Gdynia, jako jedno z dwóch miast w Polsce uzyskała dofinansowanie z Narodowego Funduszu Ochrony Środowiska i Gospodarki Wodnej w ramach programu „Gazela”. Dzięki temu już w pierwszym kwartale 2015 roku na gdyńskie ulice wyjedzie 10 hybrydowych autobusów gazowych. Pro- gram Gazela –Niskoemisyjny Transport Miejski zakłada dofinansowanie zakupu ekologicznych autobusów hybrydowych zasilanych CNG. W 2013 roku do przydzielającego dotacje Narodowego Funduszu Ochrony Środowiska i Gospodarki Wodnej wpłynęły 32 wnioski. Do kolejnego etapu zakwalifikowano 25, a dofinansowanie ostatecznie przyznano dwóm miastom: Gdyni i Częstochowie. Nasze działania na rzecz proekologicznego publicznego transportu miejskiego nie ograniczają się jedynie do transportu trolejbusowego. Miasto inwestuje także w przyjazne środowisku autobusy hybrydowe. Autobusy te, które będą jeździć w Gdyni posiadają zarówno napęd gazowy, jak i elektryczny. Główną zaletą takiego zasilania są przede wszystkim duże oszczędności w zużyciu paliwa, sięgające nawet 30%, a także mniejsza emisja spalin. Ponadto, dzięki silnikowi elektrycznemu, pojazd ma bardzo dobre przyspieszenie i generuje dużo mniej hałasu. Właśnie 10 takich nowych proekologicznych pojazdów zostanie sfinansowanych z ministerialnego programu Gazela. Dotacja pokryje 95% kosztów zakupu. Sukces jest tym większy, że spośród wielu wnioskujących, finansowanie uzyskały tylko dwa miasta. Całkowita wartość tego projektu przekroczy ponad 15 mln zł, z czego aż 14 mln pochodzić będzie z programu Gazela. Projekt zakłada nie tylko zakup 10 autobusów, ale też gruntowne przeszkolenie 25 kierowców z obsługi nowego taboru.
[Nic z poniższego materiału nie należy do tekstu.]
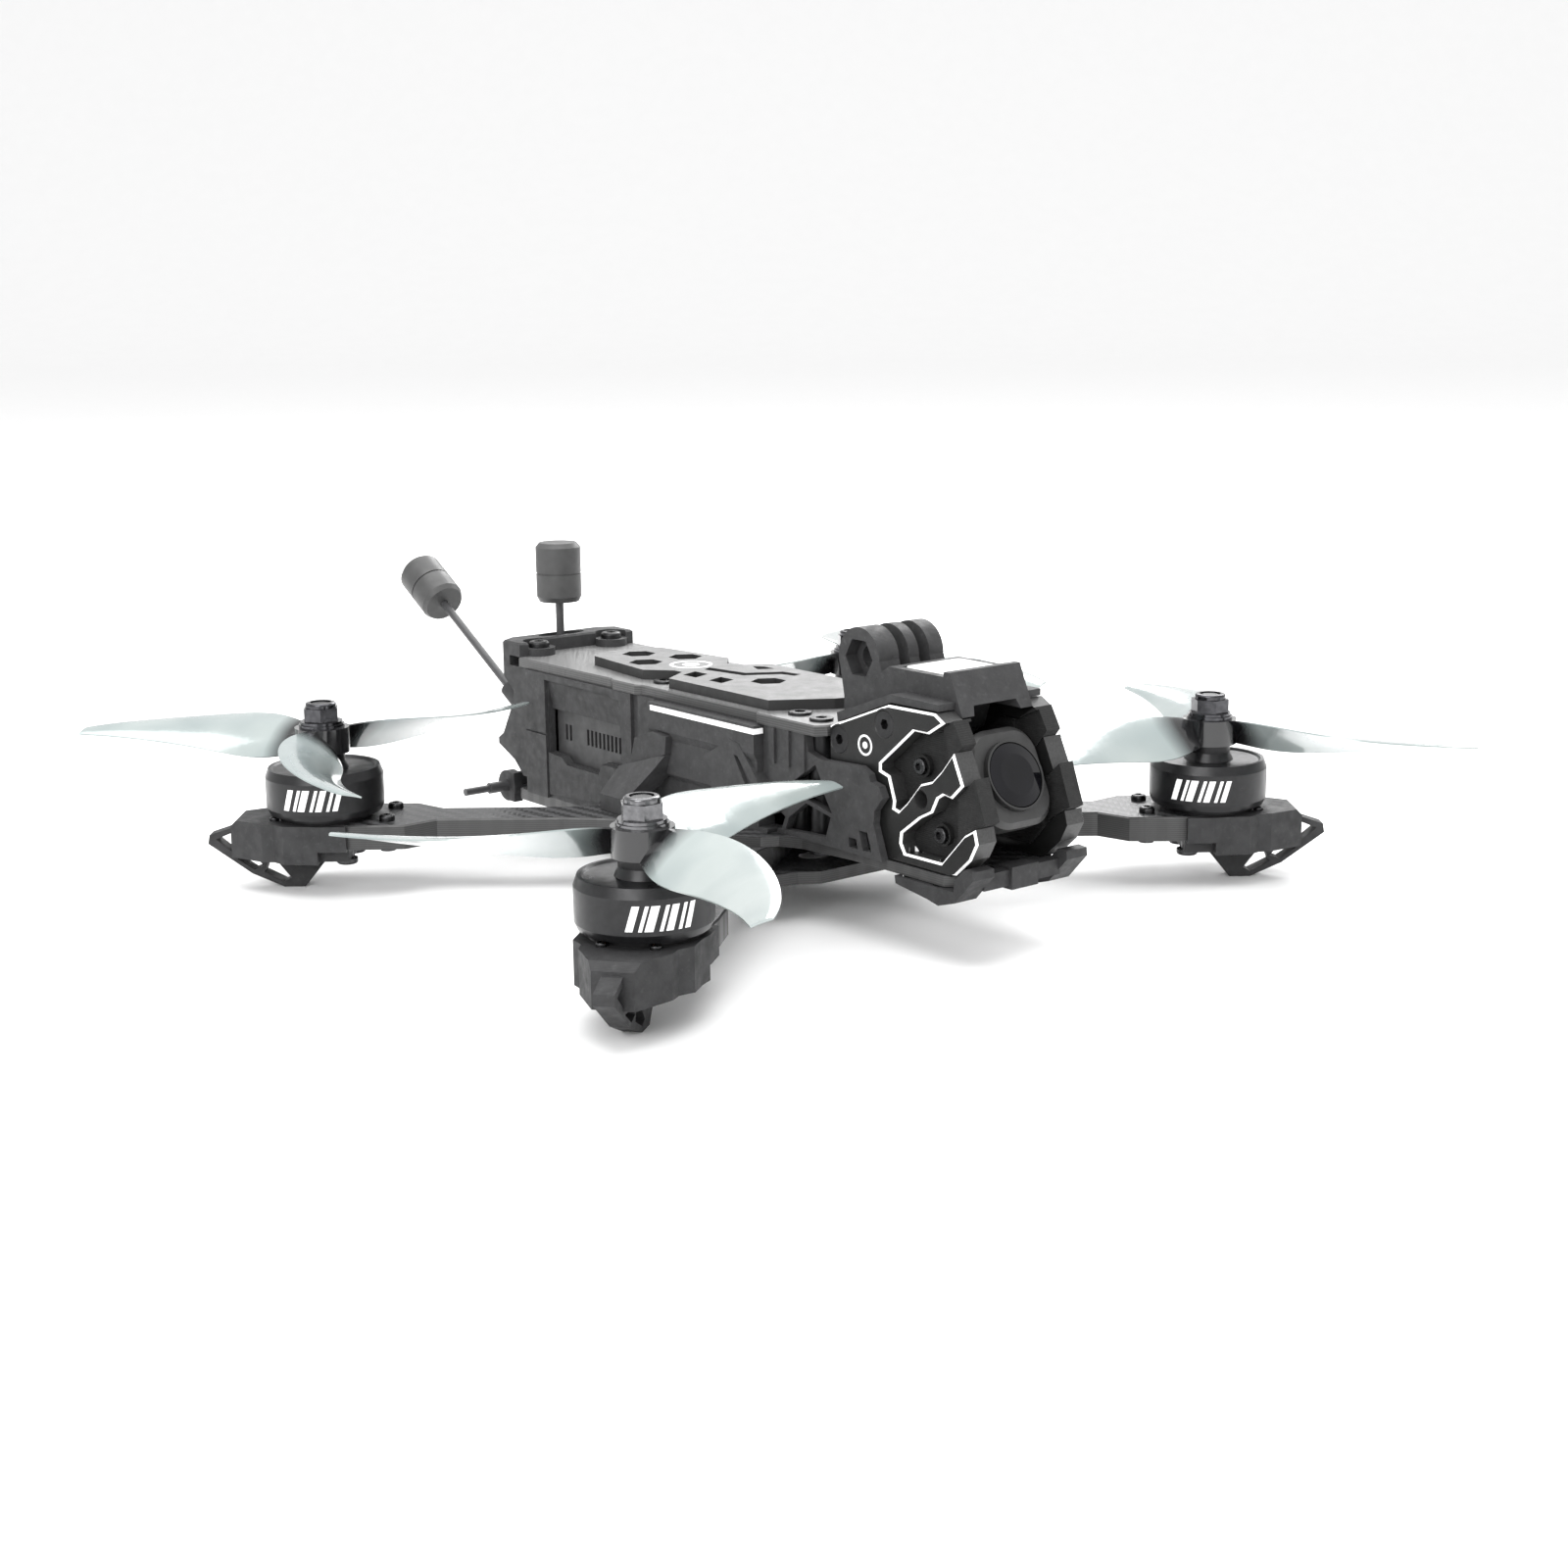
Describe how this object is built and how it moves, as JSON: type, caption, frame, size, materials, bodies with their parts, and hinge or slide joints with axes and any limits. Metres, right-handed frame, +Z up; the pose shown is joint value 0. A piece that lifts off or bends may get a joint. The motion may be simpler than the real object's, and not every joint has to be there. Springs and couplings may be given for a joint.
{
  "type": "quadcopter drone",
  "caption": "Freestyle racing quadcopter with carbon arms, tilted nose camera in a metal cage, action-camera mount, rear antennas and turning three-bladed propellers.",
  "frame": {"origin": "middle of the bottom plate's underside, midway between the four motor axes", "axes": "+Z up, -Y towards the nose and camera, +X towards the drone's left side"},
  "size_m": [0.2651, 0.2745, 0.0763],
  "materials": {
    "carbon_plate": "woven carbon fibre, cut edges matt",
    "top_plate": "carbon plate with a fine satin grey skin",
    "black_aluminium": "black anodised",
    "cage_aluminium": "black anodised, bright bevelled edges",
    "battery_pad": "ribbed grip rubber",
    "printed_tpu": "printed flexible plastic with fine layer lines",
    "camera_housing": "satin moulded",
    "lens_barrel": "ringed matt barrel",
    "lens_glass": "coated glass",
    "gps_cover": "satin ceramic",
    "light_strip": "milky diffuser",
    "video_housing": "black anodised, finned",
    "antenna_sheath": "smooth heat shrink",
    "antenna_cap": "satin moulded",
    "circuit_board": "black solder mask",
    "rubber_spacer": "soft grommet",
    "capacitor_sleeve": "shrink sleeve",
    "stator_core": "laminated core with lacquered copper windings",
    "black_steel": "black oxide",
    "bright_steel": "plain steel",
    "motor_bell": "satin black with light graphic bars",
    "propeller": "translucent grey, glossy",
    "black_chrome": "dark plated"
  },
  "bodies": {
    "root": {"action_camera_mount": "printed_tpu", "antenna_stems": "antenna_sheath", "arm_front_left": "carbon_plate", "arm_front_right": "carbon_plate", "arm_rear_left": "carbon_plate", "arm_rear_right": "carbon_plate", "battery_pad": "battery_pad", "bottom_plate": "carbon_plate", "cage_plate_left": "cage_aluminium", "cage_plate_right": "cage_aluminium", "cage_spacers": "black_aluminium", "camera_bezel": "camera_housing", "camera_body": "camera_housing", "camera_insert_left": "printed_tpu", "camera_insert_right": "printed_tpu", "camera_lens": "lens_barrel", "capacitor": "capacitor_sleeve", "countersunk_screws": "black_steel", "esc_board": "circuit_board", "flight_controller": "circuit_board", "frame_screws": "black_steel", "gps_module": "gps_cover", "led_strips": "light_strip", "lens_glass": "lens_glass", "mid_plate": "carbon_plate", "motor_base_front_left": "black_aluminium", "motor_base_front_right": "black_aluminium", "motor_base_rear_left": "black_aluminium", "motor_base_rear_right": "black_aluminium", "motor_guard_front_left": "printed_tpu", "motor_guard_front_right": "printed_tpu", "motor_guard_rear_left": "printed_tpu", "motor_guard_rear_right": "printed_tpu", "nose_bumper": "printed_tpu", "raked_antenna_cap": "antenna_cap", "rear_antenna_mount": "printed_tpu", "receiver_antenna": "antenna_sheath", "receiver_antenna_holder": "printed_tpu", "receiver_board": "circuit_board", "side_panel_left": "printed_tpu", "side_panel_right": "printed_tpu", "small_screws": "bright_steel", "stack_spacers": "rubber_spacer", "standoffs": "black_aluminium", "stator_cores": "stator_core", "top_plate": "top_plate", "upright_antenna_cap": "antenna_cap", "video_unit": "video_housing"},
    "rotor_front_right": {"bell_front_right": "motor_bell", "prop_front_right": "propeller", "prop_nut_front_right": "black_chrome"},
    "rotor_front_left": {"bell_front_left": "motor_bell", "prop_front_left": "propeller", "prop_nut_front_left": "black_chrome"},
    "rotor_rear_right": {"bell_rear_right": "motor_bell", "prop_rear_right": "propeller", "prop_nut_rear_right": "black_chrome"},
    "rotor_rear_left": {"bell_rear_left": "motor_bell", "prop_rear_left": "propeller", "prop_nut_rear_left": "black_chrome"}
  },
  "joints": [
    {"name": "spin_front_right", "type": "hinge", "parent": "root", "child": "rotor_front_right", "pos_m": [-0.08525, -0.0678, 0.0215], "axis": [0, 0, 1], "continuous": true},
    {"name": "spin_front_left", "type": "hinge", "parent": "root", "child": "rotor_front_left", "pos_m": [0.08525, -0.0678, 0.0215], "axis": [0, 0, 1], "continuous": true},
    {"name": "spin_rear_right", "type": "hinge", "parent": "root", "child": "rotor_rear_right", "pos_m": [-0.08525, 0.0678, 0.0215], "axis": [0, 0, 1], "continuous": true},
    {"name": "spin_rear_left", "type": "hinge", "parent": "root", "child": "rotor_rear_left", "pos_m": [0.08525, 0.0678, 0.0215], "axis": [0, 0, 1], "continuous": true}
  ]
}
EkoGmina: Gdyby w kilku zdaniach miał Pan zachęcić samorządowców z innych miast do rozwoju ekologicznego transportu miejskiego, to jakie byłyby to argumenty?
Uważam, że coraz więcej miast dąży aktywnie do dynamicznego rozwoju zrównoważonej mobilności transportu zbiorowego. Plusem jest przede wszystkim bardziej czyste, a dzięki temu zdrowsze powietrze. Spadek liczby prywatnych aut na drodze oznacza przecież ograniczenie niebezpiecznego CO2, który przyczynia się do zmian klimatycznych. Dzięki nowoczesnemu systemowi trolejbusów w Gdyni jest mniejszy ruch na drogach, mniej wypadków oraz zanieczyszczeń. Projekt ten jest przykładem tego, jak zrównoważone systemy transportu miejskiego mogą odmienić życie mieszkańców na lepsze. Transport miejski oszczędza pieniądze lokalnych podatników, poprawia jakość powietrzna oraz obniża ilość gazów cieplarnianych. Dzięki pomocy Unii Europejskiej wpływa na lokalną gospodarkę i życie mieszkańców.
EkoGmina: Odwiedzający Trójmiasto turyści będą zadziwieni zachodzącymi w Gdyni zmianami.
Gdańsk i Gdynia słyną w Polsce z portów i stoczni, które w latach siedemdziesiątych i osiemdziesiątych ubiegłego wieku stały się kolebką polskiej demokracji. Teraz ten miejski region modernizuje swoją gospodarkę rozwija najnowocześniejsze branże przemysłu oraz turystykę. Chcemy, by pamiętając o historii Gdynia postrzegana była, jako współczesne, nowoczesne miasto z przyszłością. Innowacyjne, nowoczesne autobusy wyposażone w nowoczesne technologie zarządzania energią są nie tylko przyjazne dla środowiska, ale również stanowią atrakcję turystyczną mieszkańców z wielu miast Polski, którzy przyjeżdżają latem do Trójmiasta. Wpisują się doskonale w obraz nowoczesnej metropolii.